'Virat rolling the clock back a little bit, playing a match-winning knock, being man of the match in what I think is one of the best sporting spectacles that I've ever seen.'
Australia great Ricky Ponting believes T20 cricket is an "older person's game" and experienced players like Virat Kohli tend to find a way to overcome difficult times and succeed.
Ponting said Kohli is a "champion player of the game in all three formats" and India are reaping the rewards of sticking with him as he bounced back in style to ignite hopes for their second World Cup title in the format after 15 years.
Having ended his 1,021-day century drought with a stunning 122 not out off 61 balls against Afghanistan at the Asia Cup in September, Kohli has been in the forefront of India's success at the ongoing T20 World Cup as they inch closer to the semi-finals.
"India now are reaping the rewards of keeping him there and if they go on to the next stage then I'm sure he'll produce something big in one of the finals as well,” the two-time World Cup-winning captain was quoted saying by the ICC website.
Kohli, who turned 34 on Saturday, is the leading run-scorer (220 runs) in the ongoing T20 World Cup and has only been dismissed once in four innings.
India take on Zimbabwe in their Super 12 finale in Melbourne on Sunday.
"I've also learned about the T20 game over the years that I've been involved, is it's more of an older man's game, or older person's game, than a young man's game.

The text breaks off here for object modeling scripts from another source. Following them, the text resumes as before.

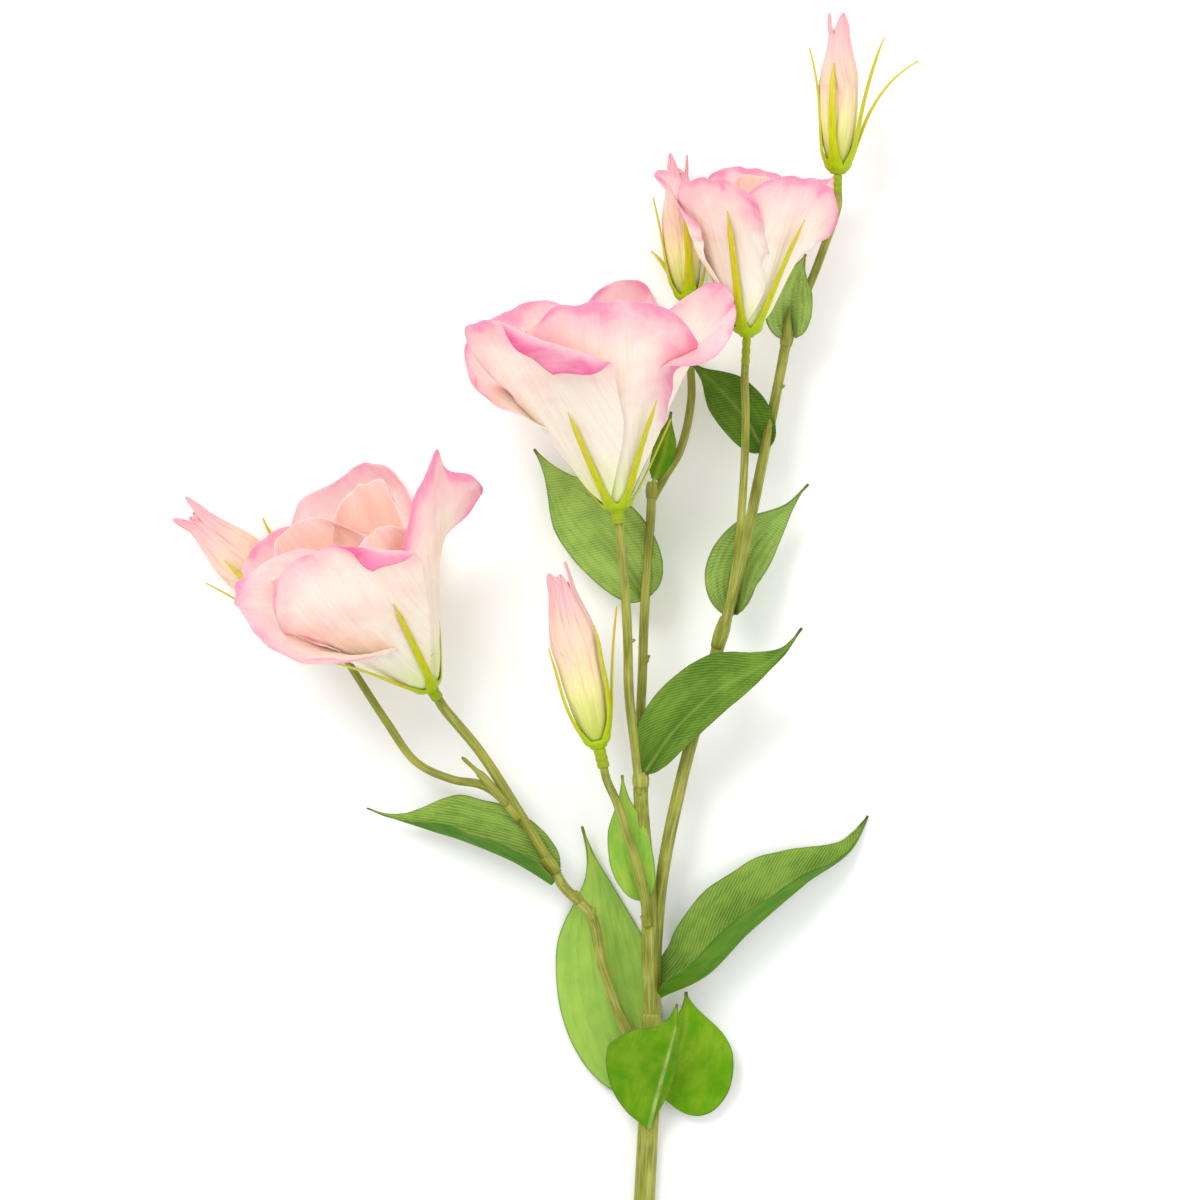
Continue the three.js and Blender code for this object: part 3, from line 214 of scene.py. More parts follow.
# Each limb of a stem: its path, its radius at both ends and the flower that it carries.
STEMS = {
    "main_stem": [
        ([(31.2, -227.7, 3.1), (32.6, -184.1, 3.1), (34.7, -140.4, 5), (35.5, -120.0, 9),
         (35.9, -103.7, 12)], (3.6, 3.3)),
    ],
    "left_branch": [
        ([(35.2, -125.1, 8), (27.5, -110.1, 11), (22.5, -98.3, 13.5), (18.8, -86.2, 15.5),
         (16.5, -74.1, 17), (14.5, -69.7, 17.5), (6.5, -61.7, 18.5), (2.2, -54.3, 19),
         (-8.5, -36.7, 18.5), (-21.4, -16.8, 17.5)],
         (1.9, 1.6), BLOOMS["left"]),
        ([(-8.4, -39.4, 19), (-15.8, -30.8, 18), (-21.5, -27.6, 16.5), (-30.8, -26.0, 15),
         (-42.9, -20.3, 12.5), (-53.0, -6.6, 11), (-62.4, 7.7, 9.6)],
         (1.5, 1.2), BUDS["side"]),
        ([(-12.1, -34.7, 19), (-20.1, -25.4, 20), (-27.4, -18.4, 21)], (1.6, 1.1)),
        ([(4.2, -57.3, 19), (0.2, -51.7, 19)], (2.2, 2.2)),
        ([(11.8, -67.0, 18), (9.2, -63.7, 18)], (2.1, 2.1)),
    ],
    "centre_branch": [
        ([(35.9, -106.5, 11), (35.2, -86.1, 16), (34.5, -62.7, 19), (32.3, -39.3, 22),
         (31.8, -24.3, 24)], (2.9, 2.4)),
        ([(31.8, -30.9, 24), (30.1, -14.2, 27), (28.1, 2.4, 31), (27.6, 20.6, 35), (26.7, 37.1, 38)],
         (1.6, 1.5), BLOOMS["middle"]),
        ([(32.1, -30.9, 23), (31.8, -9.4, 22), (32.5, 7.2, 20.5), (33.3, 30.5, 19.5),
         (35.1, 57.1, 18.5), (35.8, 71.4, 18)], (1.6, 1.5)),
        ([(35.8, 67.1, 18), (39.8, 74.4, 17.5), (45.2, 83.8, 16), (48.9, 100.5, 12.5),
         (48.3, 120.7, 9)], (1.4, 1.3), BUDS["upper"]),
        ([(34.5, -74.3, 20), (33.4, -65.7, 25), (30.7, -53.9, 28.5), (27.4, -43.6, 31),
         (23.8, -32.6, 33)], (1.7, 1.3), BUDS["lower"]),
        ([(32.1, -28.6, 24), (31.9, -23.3, 24)], (2.8, 2.8)),
        ([(35.5, 67.7, 18), (36.0, 73.1, 18)], (2.1, 2.1)),
        ([(32.5, 12.5, 20.5), (35.1, 15.5, 21.5)], (1.4, 0.8)),
    ],
    "right_branch": [
        ([(36.5, -104.7, 12), (37.2, -79.6, 14), (39.8, -54.5, 16), (45.6, -26.1, 18),
         (50.8, -6.1, 20), (56.5, 13.9, 22), (60.0, 26.5, 24)], (2.1, 2.1)),
        ([(57.7, 17.2, 23), (60.9, 29.8, 26), (63.8, 47.0, 30), (65.8, 70.2, 32), (66.6, 93.3, 33)],
         (1.5, 1.25), BLOOMS["right"]),
        ([(57.7, 17.2, 23), (61.7, 32.1, 22.5), (66.7, 52.1, 21), (71.2, 73.7, 20),
         (76.7, 100.3, 20), (80.6, 120.9, 21)], (1.8, 1.7)),
        ([(80.1, 118.5, 21), (84.4, 129.6, 18), (88.4, 139.0, 18), (92.6, 150.1, 22)],
         (1.5, 1.3), BUDS["top"]),
        ([(80.4, 119.5, 22), (81.2, 131.2, 24)], (1.5, 1.0)),
        ([(57.3, 17.9, 23), (60.3, 27.8, 24.5)], (2.6, 2.5)),
        ([(80.1, 118.2, 21), (81.0, 122.2, 21)], (2.2, 2.2)),
    ],
}

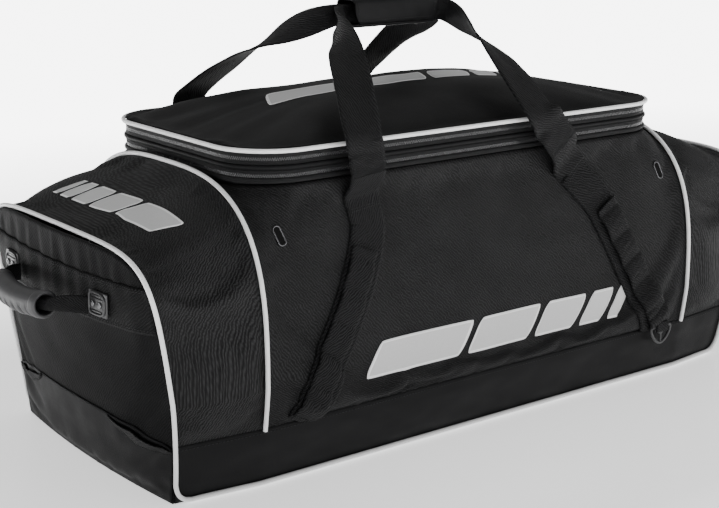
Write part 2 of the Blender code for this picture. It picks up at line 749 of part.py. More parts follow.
# ---- end handles --------------------------------------------------------------------------------
GRIP_STEPS = 6
for side, name in ((-1, "left"), (1, "right")):
    face_x = end_surface(FITTING_Y, FITTING_Z)
    near, far = end_surface(FITTING_Y - 0.01, FITTING_Z), end_surface(FITTING_Y + 0.01, FITTING_Z)
    slope = (far - near) / 0.02
    low, high = end_surface(FITTING_Y, FITTING_Z - 0.01), end_surface(FITTING_Y, FITTING_Z + 0.01)
    lean = (high - low) / 0.02
    grip_x = end_surface(0, FITTING_Z) + GRIP_STAND_OFF
    grip_z = FITTING_Z - GRIP_DROP

    def bow(y, grip_x=grip_x, grip_z=grip_z):
        """Centreline of the grip, which bows outwards and down."""
        share = y / (GRIP_LENGTH / 2)
        return Vector((grip_x - 0.006 * share**2, y, grip_z + 0.004 * share**2))

    tube_points = [
        bow(mix(-GRIP_LENGTH / 2, GRIP_LENGTH / 2, step / GRIP_STEPS)) for step in range(GRIP_STEPS + 1)
    ]

    def tube_place(u, v, side=side, tube_points=tube_points):
        index = round(v * GRIP_STEPS)
        swell = 1 + 0.10 * (abs(2 * v - 1) ** 6)
        angle = 2 * pi * u
        offset = Vector((cos(angle), 0, sin(angle))) * GRIP_RADIUS * swell
        place = tube_points[index] + offset
        return Vector((side * place.x, place.y, place.z))

    sheet(f"{name}_grip", (12, GRIP_STEPS), tube_place, GRIP_WALL, rubber, flip=side > 0)

    start_z = FITTING_Z - GRIP_CORE_DROP
    start = Vector((face_x + FITTING_SIZE[2] + 0.004, FITTING_Y - FITTING_SIZE[0] / 2 - 0.003, start_z))
    grip_end = bow(GRIP_LENGTH / 2)
    half = [
        (start, 0.020),
        (start.lerp(grip_end, 0.35) + Vector((0.002, 0, 0.001)), 0.020),
        (start.lerp(grip_end, 0.75) + Vector((0.002, 0, 0.001)), 0.014),
        (grip_end, GRIP_CORE_WIDTH),
        (bow(GRIP_LENGTH / 4), GRIP_CORE_WIDTH),
        (bow(0), GRIP_CORE_WIDTH),
    ]
    path = [Vector((side * p.x, -p.y, p.z)) for p, _ in half]
    path += [Vector((side * p.x, p.y, p.z)) for p, _ in reversed(half[:-1])]
    widths = [w for _, w in half] + [w for _, w in reversed(half[:-1])]
    ribbon(f"{name}_grip_core", path, [Vector((0, 0, 1))] * len(path), widths, webbing, GRIP_CORE)

    for y_side, y_name in ((-1, "front"), (1, "back")):
        out = Vector((side, -y_side * slope, -lean)).normalized()
        along = Vector((0, 1, 0)) - out * out.y
        along.normalize()
        up = out.cross(along)
        turn = Matrix((along, up, out)).transposed().to_4x4()
        seat = Vector((side * face_x, y_side * FITTING_Y, FITTING_Z))
        clear = PATCH_CLOTH + 3 * SKIN_GAP
        fitting = box(
            f"{name}_{y_name}_fitting",
            FITTING_SIZE,
            seat + out * (clear + FITTING_SIZE[2] / 2),
            hard_plastic,
            turn,
            bevel=0.0016,
        )
        plate = box(
            f"{name}_{y_name}_rivet_plate",
            (FITTING_SIZE[0] * 0.8, FITTING_SIZE[1] * 0.6, 0.0016),
            seat - out * (FABRIC + 0.0016),
            hard_plastic,
            turn,
        )
        holed = [fitting, bpy.data.objects[f"{name}_handle_patch"], bpy.data.objects[f"{name}_end_panel"]]
        for rivet_side in (-1, 1):
            place = seat + along * rivet_side * RIVET_SPACING / 2
            tag = f"{name}_{y_name}_{rivet_side}"
            hole = rod(f"hole_{tag}", RIVET_SHANK_RADIUS + 0.0004, 0.05, place, hard_plastic, turn, 10)
            as_cutter(hole)
            for holed_piece in holed:
                combine(holed_piece, hole, "DIFFERENCE")
            top = clear + FITTING_SIZE[2]
            low = -(FABRIC + 0.0016)
            shank = rod(
                f"shank_{tag}",
                RIVET_SHANK_RADIUS,
                top + 0.001 - low,
                place + out * (top + 0.001 + low) / 2,
                hard_plastic,
                turn,
                10,
            )
            head = rod(
                f"head_{tag}",
                RIVET_HEAD_RADIUS,
                0.0018,
                place + out * (top + SKIN_GAP + 0.0009),
                hard_plastic,
                turn,
                12,
            )
            combine(plate, as_cutter(shank), "UNION")
            combine(plate, as_cutter(head), "UNION")


# ---- vent eyelets -------------------------------------------------------------------------------
for sx, x_name in ((-1, "left"), (1, "right")):
    for sy, y_name in ((-1, "front"), (1, "back")):
        seat, normal = front_point(EYELET_X, EYELET_Z, 0.0)
        up = Vector((0, 0, 1)) - normal * normal.z
        up.normalize()

        def eyelet_place(u, v, sx=sx, sy=sy, seat=seat, normal=normal, up=up):
            """A flat oval ring: u runs round it and v from its outer edge to its slot."""
            angle = 2 * pi * u
            size = mix(1.0, 0.5, v)
            straight = EYELET_HALF_LENGTH - EYELET_HALF_WIDTH
            rise = sin(angle) * EYELET_HALF_WIDTH * size
            rise += straight * max(-1.0, min(1.0, 3 * sin(angle)))
            place = seat + Vector((cos(angle) * EYELET_HALF_WIDTH * size, 0, 0)) + up * rise
            place += normal * (SKIN_GAP + 0.0008)
            return Vector((place.x * sx, -place.y * sy, place.z))

        sheet(
            f"{y_name}_{x_name}_vent_eyelet",
            (20, 1),
            eyelet_place,
            0.0016,
            hard_plastic,
            flip=sx * sy > 0,
            offset=1.0,
        )


# ---- strap ring ---------------------------------------------------------------------------------
ring_seat, ring_normal = front_point(strap_line(BOOT_Z + 0.004) + DAISY_OFFSET, BOOT_Z + 0.004, 0.0)
ring_lift = WEBBING + DAISY_THICKNESS + 4 * SKIN_GAP + RING_ROD
ring_centre = Vector((ring_seat.x, ring_seat.y - ring_lift, ring_seat.z))
ring_points = []
for x, z in ((-1, 0), (-0.86, -0.42), (-0.38, -0.92), (0, -1), (0.38, -0.92), (0.86, -0.42), (1, 0)):
    ring_points.append(ring_centre + Vector((x * RING_HALF_WIDTH, 0, z * RING_DROP)))
cord("strap_ring", ring_points, RING_ROD, hard_plastic, closed=True)
tab_centre = ring_centre - Vector((0, RING_ROD + SKIN_GAP + RING_TAB_SIZE[1] / 2, 0))
box("ring_tab", RING_TAB_SIZE, tab_centre, webbing, bevel=0.0006)


# ---- zip sliders and pulls ----------------------------------------------------------------------
slider_x = LID_HALF_LENGTH + SKIN_GAP + SLIDER_SIZE[0] / 2
pull_x = slider_x + SLIDER_SIZE[0] / 2 + PULL_GAP + PULL_SIZE[0] / 2
pull_pivot_z = PULL_TOP - PULL_SIZE[0] / 2  # above the middle of its slider
for name, y in SLIDER_Y.items():
    z = (collar_low if name == "expansion" else lid_low) - ZIP_GAP / 2
    box(f"{name}_slider", SLIDER_SIZE, (slider_x, y, z), hard_plastic, bevel=0.0012)
    if name == "expansion":
        # this one lies out over the pocket's piping
        lying = pull_x + PULL_SIZE[2] / 2 - PULL_SIZE[0] / 2
        size = (PULL_SIZE[2], PULL_SIZE[1], PULL_SIZE[0])
        box(f"{name}_pull", size, (lying, y, z + pull_pivot_z), hard_plastic, bevel=0.0005)
    else:
        hanging = z + PULL_TOP - PULL_SIZE[2] / 2
        box(f"{name}_pull", PULL_SIZE, (pull_x, y, hanging), hard_plastic, bevel=0.0005)


# ---- moving pieces on their axes ----------------------------------------------------------------
def hang_all(joint, names):
    for name in names:
        hang(bpy.data.objects[name], joint)


collar = pivot("collar_pivot", (0, 0, BAND_LOW_Z))
lid = pivot("lid_pivot", (0, LID_HALF_WIDTH + 0.002, lid_low - ZIP_GAP / 2), collar)
fold_y, fold_z = strap_front_y + STRAP_FOLD[0], STRAP_HINGE_Z - STRAP_FOLD[1]
front_strap = pivot("front_strap_pivot", (0, -fold_y, fold_z), collar)
back_strap = pivot("back_strap_pivot", (0, fold_y, fold_z), collar)
flap = pivot("wrap_flap_pivot", (0, wrap_half + SKIN_GAP + WRAP_WALL / 2, wrap_high - 2 * WRAP_WALL), back_strap)
ring = pivot("strap_ring_pivot", tuple(ring_centre))
hang_all(collar, ["collar_band", "expansion_gusset"])
hang_all(lid, ["lid_zip_tape", "lid_panel", "lid_piping"])
hang_all(front_strap, ["front_strap_webbing"])
hang_all(back_strap, ["back_strap_webbing", "wrap_pad"])
hang_all(flap, ["wrap_flap"])
hang_all(ring, ["strap_ring"])
for side, name in ((-1, "left"), (1, "right")):
    face_x = end_surface(FITTING_Y, FITTING_Z)
    handle = pivot(f"{name}_handle_pivot", (side * (face_x + FITTING_SIZE[2] + 0.004), 0, FITTING_Z))
    hang_all(handle, [f"{name}_grip", f"{name}_grip_core"])
for name, y in SLIDER_Y.items():
    low = name == "expansion"
    z = (collar_low if low else lid_low) - ZIP_GAP / 2
    slider = pivot(f"{name}_slider_pivot", (slider_x, y, z), None if low else collar)
    pull = pivot(f"{name}_pull_pivot", (pull_x, y, z + pull_pivot_z), slider)
    hang_all(slider, [f"{name}_slider"])
    hang_all(pull, [f"{name}_pull"])
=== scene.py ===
from math import atan2, cos, pi, radians, sin

import bmesh
import bpy
from mathutils import Matrix, Vector, noise
from mathutils.bvhtree import BVHTree


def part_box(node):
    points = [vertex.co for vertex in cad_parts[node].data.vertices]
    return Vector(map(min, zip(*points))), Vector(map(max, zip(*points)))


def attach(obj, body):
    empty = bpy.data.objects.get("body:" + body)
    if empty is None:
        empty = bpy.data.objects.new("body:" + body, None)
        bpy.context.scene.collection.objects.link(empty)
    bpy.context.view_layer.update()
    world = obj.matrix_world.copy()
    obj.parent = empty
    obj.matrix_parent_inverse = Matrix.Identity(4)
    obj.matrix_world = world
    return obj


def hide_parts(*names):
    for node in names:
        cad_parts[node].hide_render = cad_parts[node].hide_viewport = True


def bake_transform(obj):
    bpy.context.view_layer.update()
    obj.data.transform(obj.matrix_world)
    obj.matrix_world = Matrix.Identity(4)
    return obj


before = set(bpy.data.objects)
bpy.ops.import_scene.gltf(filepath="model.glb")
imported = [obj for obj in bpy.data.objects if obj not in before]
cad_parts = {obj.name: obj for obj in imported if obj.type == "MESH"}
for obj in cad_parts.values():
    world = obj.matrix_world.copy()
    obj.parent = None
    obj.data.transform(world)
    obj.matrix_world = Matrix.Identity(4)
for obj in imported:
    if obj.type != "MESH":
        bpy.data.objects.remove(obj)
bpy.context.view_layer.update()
bpy.ops.object.select_all(action="DESELECT")
print("frame loaded:", len(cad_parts), "nodes")


# sizes of the bag, read from the frame, in metres
def high(node):
    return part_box(node)[1]


def low(node):
    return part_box(node)[0]


bag = {
    "seamX": high("front_panel").x + 0.001,
    "halfWidth": -low("front_panel").y,
    "endHalfWidth": high("left_end_panel").y,
    "endTop": high("left_end_panel").z,
    "pocketTop": high("left_pocket_shell").z,
    "bootTop": high("front_boot_panel").z,
    "endLow": -low("front_boot_panel").x + 0.0015,
    "fullestZ": 0.125,
    "floorTuck": 0.019,
    "endFlare": 0.036,
    "endBulge": 0.022,
    "seamRoundness": 3.1,
    "endRoundness": 6.0,
}
lid = {
    "halfLength": high("lid_zip_tape").x,
    "halfWidth": high("lid_zip_tape").y,
    "corner": 0.070,
    "bandLow": low("body_zip_tape").z,
    "rim": high("lid_zip_tape").z,
    "top": high("lid_panel").z,
    "upright": 0.004,
}
lowerZip = (high("body_zip_tape").z + low("collar_band").z) / 2
upperZip = (high("collar_band").z + low("lid_zip_tape").z) / 2


def mix(a, b, share):
    return a + (b - a) * share


def ease(share):
    share = max(0.0, min(1.0, share))
    return share * share * (3 - 2 * share)


class Socket:
    def __init__(self, finish, socket):
        self.finish, self.socket = finish, socket

    def join(self, operation, other=None):
        pair = [self, other] if other is not None else [self]
        return self.finish.node("Math", {"operation": operation}, dict(enumerate(pair)))

    def __add__(self, other):
        return self.join("ADD", other)

    def __sub__(self, other):
        return self.join("SUBTRACT", other)

    def __mul__(self, other):
        return self.join("MULTIPLY", other)

    def __pow__(self, other):
        return self.join("POWER", other)

    def __gt__(self, other):
        return self.join("GREATER_THAN", other)

    __radd__ = __add__
    __rmul__ = __mul__

    def wave(self):
        return self.join("SINE") * 0.5 + 0.5

    def least(self, other):
        return self.join("MINIMUM", other)

    def most(self, other):
        return self.join("MAXIMUM", other)

    def size(self):
        return self.join("ABSOLUTE")


class Finish:
    def __init__(self, name, roughness, metallic=0.0, specular=0.5, sheen=0.0):
        self.material = bpy.data.materials.new(name)
        self.material.use_nodes = True
        self.tree = self.material.node_tree
        self.shader = self.tree.nodes["Principled BSDF"]
        self.set("Roughness", roughness)
        self.set("Metallic", metallic)
        self.set("Specular IOR Level", specular)
        self.set("Sheen Weight", sheen)
        self.set("Sheen Roughness", 0.5)

    def node(self, kind, settings=None, inputs=None, out=0):
        made = self.tree.nodes.new("ShaderNode" + kind)
        for key, value in (settings or {}).items():
            setattr(made, key, value)
        for key, value in (inputs or {}).items():
            self.feed(made.inputs[key], value)
        return Socket(self, made.outputs[out])

    def parts(self, vector):
        made = self.node("SeparateXYZ", None, {0: vector})
        return made, Socket(self, made.socket.node.outputs[1])

    def feed(self, socket, value):
        if isinstance(value, Socket):
            self.tree.links.new(value.socket, socket)
        else:
            socket.default_value = value

    def set(self, name, value):
        self.feed(self.shader.inputs[name], value)

    def blend(self, share, first, second):
        return self.node("Mix", {"data_type": "RGBA"}, {0: share, 6: (*first, 1), 7: (*second, 1)}, out=2)

    def bump(self, height, distance, strength=1.0):
        inputs = {"Height": height, "Distance": distance, "Strength": strength}
        self.set("Normal", self.node("Bump", None, inputs))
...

"Just with the knowledge and the know-how and the expertise in situations like Virat has been confronted with a couple of times.
"They've done it before, and they tend to find a way to get it done more often than not."
Ponting firmly believed that the out-of-form Kohli would turn it around and urged India’s selectors to persist with him.
"He's been a champion player of the game in all three formats for a long period of time," Ponting said.
"One thing I've learnt about champion players, in this game in particular, is you just never write them off. They always tend to find a way, particularly when it matters most, to dig deep enough and find a way to get a job done."
Remembering his 82 not out against Pakistan, Ponting rated India's Super 12 opener against Pakistan as one of the greatest sporting spectacles.
"If you wind the clock back about a week, start of this tournament; India, Pakistan, right here at the MCG -- that was what I thought might happen.
"Virat rolling the clock back a little bit, playing a match-winning knock, being man of the match in what I think is one of the best sporting spectacles that I've ever seen," said Ponting about India’s epic four-wicket win.
Battling poor form and mental issues, Kohli had taken a month's break away from cricket before the Asia up in the UAE.
Ponting said the support of family and teammates would also have been pivotal in his return to form.
"(It's) a great learning experience for Virat as a cricket person, to actually get to a point in his career when he had to change, had to do something different,” Ponting said.
"We know he's always been a really hard worker, he's always been fit, always looked after his diet and been a great trainer. That worked for him up until a certain period of time where he had to look elsewhere and find other ways to get back to being a great player again.
"At the end of the day, we all play the game to try and do the right thing by our family, by our teammates and our fans. And that's probably the order that it goes in, to be honest.
"You want to make your family proud, you want to win games for your teammates and you want to have the people that turn up to watch, whether it's at the venue or through the TV screens, you want them to be proud of what you've done as well."